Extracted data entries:

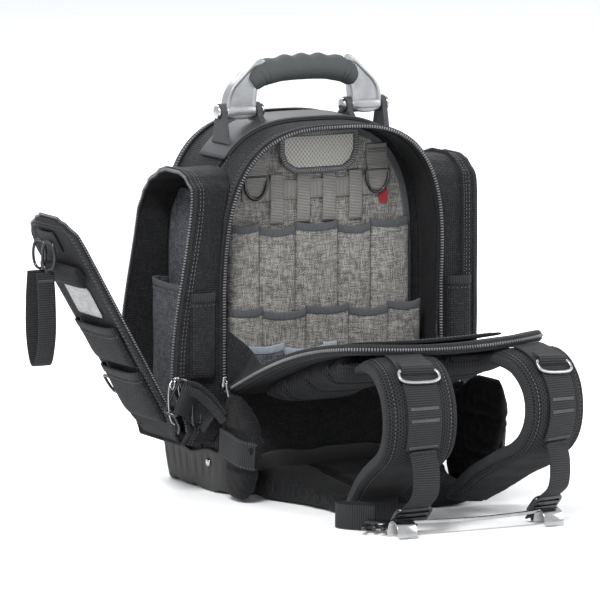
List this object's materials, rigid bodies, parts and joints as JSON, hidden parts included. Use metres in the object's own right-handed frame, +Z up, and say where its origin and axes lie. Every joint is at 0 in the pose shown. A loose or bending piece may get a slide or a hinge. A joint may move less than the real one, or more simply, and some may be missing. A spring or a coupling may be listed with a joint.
{
  "type": "tool backpack",
  "caption": "Soft-sided tool backpack on a moulded base, opened at the harness side, with side pockets, a folding handle and padded straps.",
  "frame": {"origin": "centre of the flat underside of the moulded base", "axes": "+Z up from the base towards the handle, the opened harness side towards -Y, the unzipped side pocket towards -X"},
  "size_m": [0.485, 0.4892, 0.4484],
  "materials": {
    "shell_fabric": "coarse black nylon weave",
    "pad_fabric": "padded black nylon",
    "webbing": "ribbed black webbing",
    "zip_chain": "black coil zip on its tape",
    "board_fabric": "grey woven lining",
    "lining_fabric": "blue-grey ribbed lining",
    "tray_plastic": "moulded matt plastic",
    "ring_plastic": "smooth moulded ring",
    "cast_metal": "grey cast metal",
    "steel": "bright steel",
    "grip_rubber": "moulded dark rubber",
    "label": "plain pale patch"
  },
  "bodies": {
    "root": {"base_tray": "tray_plastic", "front_shell": "shell_fabric", "rear_shell": "shell_fabric", "divider": "shell_fabric", "rear_cover": "shell_fabric", "front_zip": "zip_chain", "rear_zip": "zip_chain", "handle_saddle": "tray_plastic", "handle_pin_left": "steel", "handle_pin_right": "steel", "left_pocket": "shell_fabric", "right_pocket": "shell_fabric", "left_lining": "lining_fabric", "right_cover": "shell_fabric", "left_inner_pocket": "lining_fabric", "pen_pocket_left": "webbing", "pen_pocket_right": "webbing", "left_flap": "shell_fabric", "flap_zip": "zip_chain", "flap_roll": "shell_fabric", "flap_label": "label", "flap_pocket_upper": "shell_fabric", "flap_pocket_lower": "shell_fabric", "flap_loop": "webbing", "clip_ring_front": "ring_plastic", "clip_ring_rear": "ring_plastic", "tape_strap": "webbing", "flap_ring": "ring_plastic", "tool_board": "board_fabric", "top_pouch": "board_fabric", "board_webbing": "board_fabric", "board_ring_left": "ring_plastic", "board_ring_right": "ring_plastic", "pocket_row_upper": "board_fabric", "pocket_row_middle": "board_fabric", "pocket_row_front": "lining_fabric", "harness_panel": "shell_fabric", "panel_zip": "zip_chain", "panel_pocket": "shell_fabric", "back_pad_left": "pad_fabric", "back_pad_right": "pad_fabric", "lumbar_pad": "pad_fabric", "belt_wing_left": "pad_fabric", "belt_wing_right": "pad_fabric", "strap_pad_left": "pad_fabric", "strap_web_left": "webbing", "strap_ring_left": "steel", "strap_tail_left": "webbing", "strap_pad_right": "pad_fabric", "strap_web_right": "webbing", "strap_ring_right": "steel", "strap_tail_right": "webbing", "hanger_bar": "steel", "side_web_left": "webbing", "side_web_right": "webbing", "floor_loop": "webbing"},
    "handle": {"handle_arm_left": "cast_metal", "handle_arm_right": "cast_metal", "handle_grip": "grip_rubber"}
  },
  "joints": [
    {"name": "handle_fold", "type": "hinge", "parent": "root", "child": "handle", "pos_m": [0, 0.0005, 0.39], "axis": [1, 0, 0], "range_deg": [-65, 65]}
  ]
}
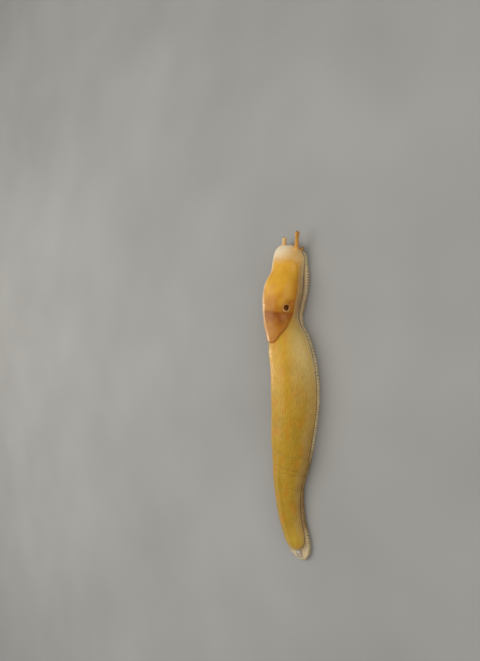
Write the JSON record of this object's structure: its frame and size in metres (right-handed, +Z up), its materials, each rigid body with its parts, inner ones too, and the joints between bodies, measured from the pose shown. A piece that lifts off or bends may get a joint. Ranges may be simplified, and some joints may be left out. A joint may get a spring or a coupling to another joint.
{
  "type": "banana slug",
  "caption": "Life-size banana slug, still, crawling forward with its body bowed in a slow curve, both long feelers out and its mantle drawn over the neck.",
  "frame": {"origin": "on the plane of the sole, under the middle of the whole outline", "axes": "+X towards the head, +Y to the animal's left, +Z up"},
  "size_m": [0.1994, 0.039, 0.0211],
  "materials": {
    "mantle_skin": "wet, smooth, orange yellow",
    "body_skin": "wet, finely furrowed, yellow on the back and cream on the flanks",
    "head_skin": "wet, finely grained, pale orange",
    "foot_skin": "wet, pleated, cream",
    "eye": "glossy black",
    "mucus": "clear wet drop"
  },
  "bodies": {
    "root": {"head": "head_skin", "neck": "head_skin", "body_front": "body_skin", "body_middle": "body_skin", "body_rear": "body_skin", "tail": "body_skin", "mantle": "mantle_skin", "foot_front": "foot_skin", "foot_middle": "foot_skin", "foot_rear": "foot_skin", "eye_stalk_right": "head_skin", "eye_stalk_left": "head_skin", "eye_right": "eye", "eye_left": "eye", "lower_feeler_right": "head_skin", "lower_feeler_left": "head_skin", "mucus_plug": "mucus"}
  },
  "joints": []
}
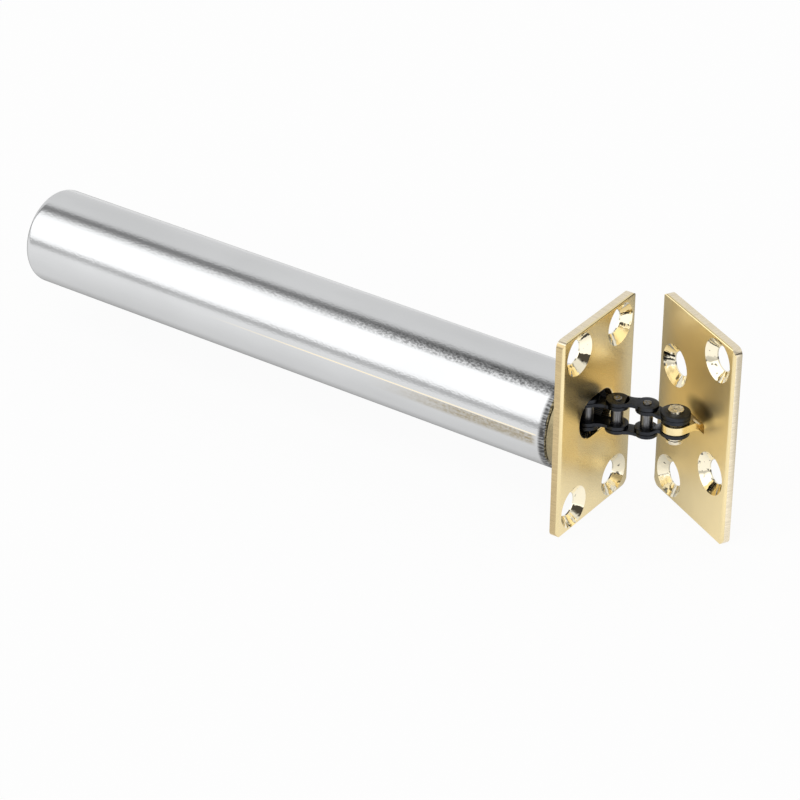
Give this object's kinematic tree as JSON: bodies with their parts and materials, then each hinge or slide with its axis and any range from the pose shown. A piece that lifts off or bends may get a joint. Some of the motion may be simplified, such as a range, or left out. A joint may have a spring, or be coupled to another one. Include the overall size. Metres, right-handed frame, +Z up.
{
  "type": "concealed door closer",
  "caption": "Concealed spring door closer: a steel tube with a brass face plate, and an anchor plate on a short black chain.",
  "frame": {"origin": "centre of the face plate's front face", "axes": "+X out of the door along the tube, +Z up along the plate's height, +Y to the side that the chain curves to"},
  "size_m": [0.2271, 0.0415, 0.0598],
  "materials": {
    "zinc_steel": "bright zinc plate over drawn steel",
    "plain_steel": "plain machined steel",
    "spring_steel": "oiled spring wire",
    "black_steel": "black oxide",
    "pin_steel": "dull riveted steel",
    "bright_steel": "peened bright steel",
    "brass_plate": "satin brass plate",
    "nylon": "black nylon",
    "rubber": "black rubber"
  },
  "bodies": {
    "housing": {"tube": "zinc_steel", "rear_buffer": "rubber", "front_collar": "brass_plate", "chain_guide": "nylon", "face_plate": "brass_plate", "front_spring_seat": "plain_steel", "main_spring": "spring_steel"},
    "draw_gear": {"draw_rod": "plain_steel", "rod_stop_nut": "plain_steel", "lock_nut": "plain_steel", "chain_yoke": "black_steel", "yoke_pin": "pin_steel"},
    "plunger": {"plunger": "plain_steel", "plunger_ring": "nylon", "rear_spring_seat": "plain_steel"},
    "link_a": {"link_a_upper_plate": "black_steel", "link_a_lower_plate": "black_steel", "link_a_bushes": "black_steel"},
    "link_b": {"link_b_upper_plate": "black_steel", "link_b_lower_plate": "black_steel", "link_b_pins": "pin_steel"},
    "link_c": {"link_c_upper_plate": "black_steel", "link_c_lower_plate": "black_steel", "link_c_bush": "black_steel", "end_washer": "black_steel", "tongue_spacer": "plain_steel", "end_pin": "bright_steel"},
    "anchor": {"tongue": "brass_plate", "anchor_plate": "brass_plate"}
  },
  "joints": [
    {"name": "chain_pull", "type": "slide", "parent": "housing", "child": "draw_gear", "axis": [1, 0, 0], "range_m": [0, 0.05], "stiffness_N_per_m": 950, "springref_m": -0.005, "deforming": ["main_spring"]},
    {"name": "tension_adjust", "type": "slide", "parent": "draw_gear", "child": "plunger", "axis": [1, 0, 0], "range_m": [0, 0.022], "deforming": ["main_spring"]},
    {"name": "link_a_hinge", "type": "hinge", "parent": "draw_gear", "child": "link_a", "pos_m": [-0.003, 0, 0.0008], "axis": [0, 0, 1], "range_deg": [-63, 20]},
    {"name": "link_b_hinge", "type": "hinge", "parent": "link_a", "child": "link_b", "pos_m": [0.00444, 0.00293, 0.0008], "axis": [0, 0, -1], "range_deg": [-46, 42]},
    {"name": "link_c_hinge", "type": "hinge", "parent": "link_b", "child": "link_c", "pos_m": [0.01201, 0.00554, 0.0008], "axis": [0, 0, 1], "range_deg": [-40, 18]},
    {"name": "anchor_hinge", "type": "hinge", "parent": "link_c", "child": "anchor", "pos_m": [0.01987, 0.00702, 0.0008], "axis": [0, 0, -1], "range_deg": [-24, 115]}
  ]
}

#### WRITTEN INSTRUCTION:
List every line in the records above that contains the word "axes".

#### RESULT FOR THIS TASK:
List this object's materials, rigid bodies, parts and joints as JSON, hidden parts included. Use metres in the object's own right-handed frame, +Z up, and say where its origin and axes lie. Every joint is at 0 in the pose shown. A loose or bending piece may get a slide or a hinge. A joint may move less than the real one, or more simply, and some may be missing. A spring or a coupling may be listed with a joint.
  "frame": {"origin": "centre of the flat underside of the moulded base", "axes": "+Z up from the base towards the handle, the opened harness side towards -Y, the unzipped side pocket towards -X"},
  "frame": {"origin": "on the plane of the sole, under the middle of the whole outline", "axes": "+X towards the head, +Y to the animal's left, +Z up"},
  "frame": {"origin": "centre of the face plate's front face", "axes": "+X out of the door along the tube, +Z up along the plate's height, +Y to the side that the chain curves to"},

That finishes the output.